Author: Robert B. Parker
Edition: Mass Market Paperback
Audio: English (Unknown); English (Original Language); English (Published)
Published: 2009-05-05
ISBN: 0425227995
Number of pages: 352
Publisher: Berkley

Book Reviews of Resolution

Book Review: Gunslingers and Philosophers
Summary: 3 Stars

After parting from his partner, marshal-for-hire Virgil Cole in the little Western town of Appaloosa (last seen in the previous Western novel by Parker of that name), longtime professional sidekick Everett Hitch pulls up in an even smaller more marginal town called Resolution where he gets a gig as a bar bouncer or "lookout", keeping the peace in the biggest saloon in town, an establishment owned by a certain "wall-eyed" capitalist named Wolfson.

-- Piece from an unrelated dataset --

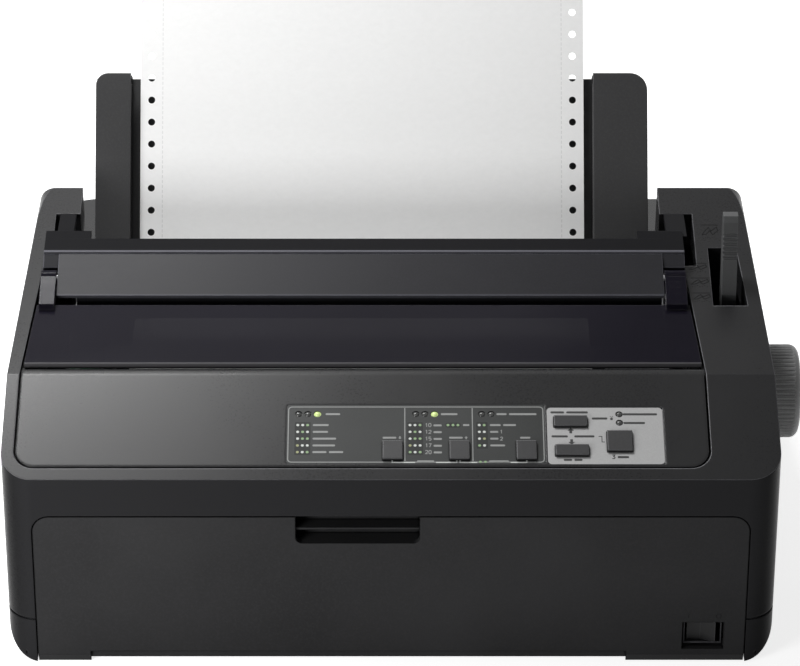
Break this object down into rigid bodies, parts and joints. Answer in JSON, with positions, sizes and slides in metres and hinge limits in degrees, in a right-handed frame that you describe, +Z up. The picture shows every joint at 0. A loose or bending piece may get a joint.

The saloon keeper turns out to have big dreams about owning the rest of the town but the local mining entrepreneur, an Irish immigrant named Eamon O'Malley, and the lumber mill owner, Fritz Stark, stand in his way. O'Malley is as acquisitive as Wolfson though Stark couldn't care less as Hitch quickly makes a name for himself in his new position when he proves to be tougher than the town's local gunsel who happens to be in O'Malley's pay. The absence of any kind of town governance, including mayor, town council or marshal now leaves Hitch the de facto peacekeeper for the little settlement of Resolution and folks in trouble flock to the local bouncer for protection.

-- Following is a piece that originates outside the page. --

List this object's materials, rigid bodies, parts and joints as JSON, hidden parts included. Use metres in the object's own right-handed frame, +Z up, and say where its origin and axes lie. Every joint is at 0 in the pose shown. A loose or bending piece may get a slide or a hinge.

Wolfson sees his opportunity (indeed, he had been waiting for just the right bouncer to come along) and decides to use Hitch to leverage his saloon and other town holdings into total municipal dominance. When O'Malley brings in two outside gun hands to replace the one Hitch removed, a couple of killers named Cato and Rose, and makes his move on Wolfson, the saloon keeper quickly begins pushing for a confrontation. The momentum picks up markedly when Hitch's longtime pal and senior partner, the indomitable gunman Virgil Cole, rolls into town after having lost his lady love to another back in Appaloosa. A strained competition between Cole and Hitch, on Wolfson's side (more or less!), and Cato and Rose, for O'Malley, soon reaches a boiling point when Wolfson takes the initiative.

The first part of the novel is reminiscent of the well-known Japanese samurai flick, Yojimbo (Criterion Collection Spine #52), in which a deadly if itinerant samurai (played by Toshiro Mifune) strolls into a small Japanese village that's being torn apart by two feuding criminal factions. Lacking anything else to do while feeling a grudging dislike for the scurrilous cutthroats on both sides, the vagrant samurai sets out to play them off against each other and bring both groups down. But the conflict in the little town of Resolution between mine owner O'Malley and town businessman Wolfson doesn't quite follow that path when, in an early surprise, one side pre-emptively finishes the other off and seemingly brings the story to a premature end.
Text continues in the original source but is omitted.